Конечно, господин Оливье прочитал эти письма и высоко оценил лояльность Жермена, пытавшегося пресечь в человеке милосердном самый порыв к милосердию.

Через несколько дней я получил ответ от Пунетты, и этот ответ был проникнут доверием и полон ободряющих слов. Она собиралась навестить де Монзи, большого друга Фийо, который наверняка возьмется за это дело и, если понадобится, сделает запрос в Сенате. Все, что отдает скандалом, является грозным оружием или бесценным инструментом давления в мире политики. Надо постоянно взбаламучивать ил, чтобы оставаться в мутной воде; все средства хороши, когда надо помешать воде стать прозрачной и не дать увидеть трясину, кишащую лаврами.

Я не сомневался, что Пунетта пустит в ход все свое очарование, чтобы достичь своей цели. В Париже самые серьезные дела каким-то чудом улаживаются благодаря женщинам.

Ее письмо поступило с той же почтой, что и письмо от Тейяра, однако я получил его с опозданием в три дня. Очевидно, Оливье, почуяв опасность, советовался с друзьями; их беспокоила мысль о том, что столь знаменитый политический деятель может сунуть нос в это дело.

Имя де Монзи, адвоката, сенатора и бывшего министра, не на шутку встревожило господина Оливье, вызвав запоздалые раскаяния.

Впервые попав в Джибути и не имея понятия о местных интригах, не слишком ли легкомысленно он поступил, став соучастником одной из них?
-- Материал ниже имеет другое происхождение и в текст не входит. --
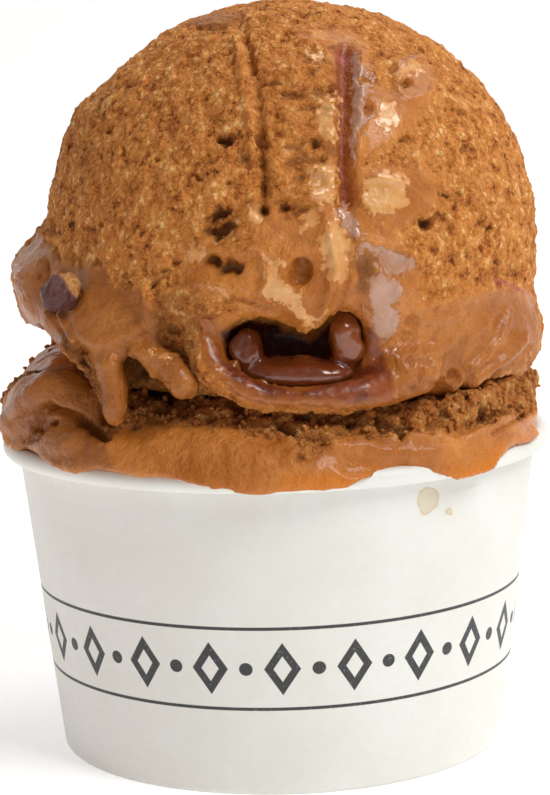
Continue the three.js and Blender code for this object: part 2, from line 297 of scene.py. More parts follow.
def fine_copy(node, cell, smoothing, finer=None):
    """A closed, even and smooth mesh in the place of a CAD node, with finer cells where finer says."""
    source = bmesh.new()
    source.from_mesh(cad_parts[node].data)
    bmesh.ops.remove_doubles(source, verts=source.verts, dist=0.001 * MM)
    rough = bpy.data.meshes.new(node + "_rough")
    source.to_mesh(rough)
    source.free()
    holder = bpy.data.objects.new(node + "_holder", rough)
    bpy.context.scene.collection.objects.link(holder)
    remesh = holder.modifiers.new("even_cells", "REMESH")
    remesh.mode = "VOXEL"
    remesh.voxel_size = cell * MM
    seen = holder.evaluated_get(bpy.context.evaluated_depsgraph_get())
    fine = bpy.data.meshes.new_from_object(seen)
    bpy.data.objects.remove(holder)
    shape = bmesh.new()
    shape.from_mesh(fine)
    smooth_out(shape, shape.verts, smoothing)
    if finer:
        shape.normal_update()
        picked = [f for f in shape.faces if finer(f.calc_center_median() / MM, f.normal)]
        edges = list({e for f in picked for e in f.edges})
        bmesh.ops.subdivide_edges(shape, edges=edges, cuts=1, use_grid_fill=True, smooth=0)
    shape.to_mesh(fine)
    shape.free()
    fine.update()
    return fine


def toward_camera(centre, normal):
    """True on the side that the camera sees."""
    eye = Vector(camera_axes()[0])
    return (eye - centre).normalized().dot(normal) > SHOWN


# Material nodes

def new_material(name):
    """An empty material with only its Principled shader."""
    material = bpy.data.materials.new(name)
    material.use_nodes = True
    return material


def shader(material):
    """The material's Principled shader."""
    return material.node_tree.nodes["Principled BSDF"]


def add(material, kind, inputs, **settings):
    """Adds a node, sets its fields, and fills or links its inputs."""
    node = material.node_tree.nodes.new(kind)
    for setting, value in settings.items():
        setattr(node, setting, value)
    for socket, value in inputs.items():
        fill(material, node.inputs[socket], value)
    return node


def fill(material, socket, value):
    """Links an output to a socket, or sets the socket's own value."""
    if isinstance(value, bpy.types.NodeSocket):
        material.node_tree.links.new(value, socket)
    else:
        socket.default_value = value


def set_look(material, settings):
    """Sets or links the Principled shader's own sockets."""
    for socket, value in settings.items():
        fill(material, shader(material).inputs[socket], value)


def bumped(material, height, strength, distance):
    """A surface normal for relief of that depth in millimetres."""
    inputs = {"Height": height, "Strength": strength, "Distance": distance * MM}
    return add(material, "ShaderNodeBump", inputs).outputs[0]


def field(material, name):
    """One of the numbers kept on a piece's points."""
    return add(material, "ShaderNodeAttribute", {}, attribute_name=name).outputs["Fac"]


def maths(material, operation, first, second):
    """One sum on two numbers."""
    inputs = {0: first, 1: second}
    return add(material, "ShaderNodeMath", inputs, operation=operation).outputs[0]


def spread(material, value, low, high, to_low=0.0, to_high=1.0):
    """Maps a number from one range to another, held at its ends."""
    inputs = {"Value": value, "From Min": low, "From Max": high, "To Min": to_low, "To Max": to_high}
    return add(material, "ShaderNodeMapRange", inputs).outputs[0]


def mix(material, share, under, over):
    """Lays one colour over another by a share."""
    node = add(material, "ShaderNodeMix", {}, data_type="RGBA")
    fill(material, node.inputs[0], share)
    fill(material, node.inputs[6], under)
    fill(material, node.inputs[7], over)
    return node.outputs[2]


def object_place(material, stretch=(1, 1, 1), turn=0):
    """Object coordinates in millimetres, stretched and turned about the Y axis."""
    coordinates = add(material, "ShaderNodeTexCoord", {}).outputs["Object"]
    scale = [1 / (MM * s) for s in stretch]
    inputs = {"Vector": coordinates, "Rotation": (0, math.radians(turn), 0), "Scale": scale}
    return add(material, "ShaderNodeMapping", inputs).outputs[0]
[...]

Не обернется ли против него этот способ продвижения по службе, не поставит ли его в невыгодное положение, если не удастся оправдать отказ в правосудии чудовищной личностью преступника?

Опасность, которая вдруг обнаружилась поверх голов его местных покровителей, заставила Оливье подумать о возможности пожертвовать ими, если дела пойдут худо. Никто не застрахован от ошибок, каждый может сотворить себе кумира, обладая решимостью ему соответствовать.

Теперь надо было исключить риск, игра принимала серьезный оборот.

В таком настроении Оливье вызвал меня на другой день для нового допроса. Я был поражен, насколько изменилось его поведение. Он принял меня едва ли не радушно: предложил сесть на стул, поинтересовался, не нуждаюсь ли я в чем-нибудь в камере, которая, кстати сказать, по его приказу больше не запирается.

С этого дня мне разрешили пользоваться красками, бумагой, и я принялся рисовать все, что возникала в памяти, о чем я мечтал, просто чтобы не сойти с ума: море, яркие берега и изумрудные рифы; мысленно я совершил таким образом побег, и это бегство, возможно, меня спасло.

Однако Оливье был далек от того, чтобы отказываться от своих варварских методов по отношению к тем, кого надеялся вынудить к признаниям. Он временно щадил меня, оставляя за собой возможность выйти из игры, если дела пойдут плохо. Впрочем, теперь он не сомневался в беспочвенности обвинений, и это с еще большей настоятельностью побуждало его добиться их подтверждения.

Встав однажды на путь злонамеренности и обмана, очень трудно с него сойти; тебя удерживает на нем, помимо твоей воли, самолюбие, тебе стыдно признаться в собственном подлом поведении. К счастью, Оливье был напрочь лишен какого бы то ни было самолюбия.

От заключенных я узнал, что Абди был допрошен и что следователь, разочарованный его ответами, применил к нему средства воздействия, напоминающие допрос с пристрастием. Вместо того чтобы поместить Абди в общую камеру, его, якобы с целью изоляции от других заключенных, посадили в той части дозорного пути, что была параллельна движению солнца. Там, между белыми стенами, от которых отражался свет, усиливая воздействие палящих лучей, падающих с неба, никогда не возникало тени. Почва в этом месте раскалялась настолько, что на ней невозможно было стоять, даже в башмаках с тонкими подметками. Бедняга Абди, босой и полуголый, вынужден был постоянно соскребать верхний слой земли, пытаясь уберечь ноги от ожога. Присев на корточках на этих раскаленных углях, он ждал, когда тень расширится и пространство, на котором можно существовать, немного увеличится.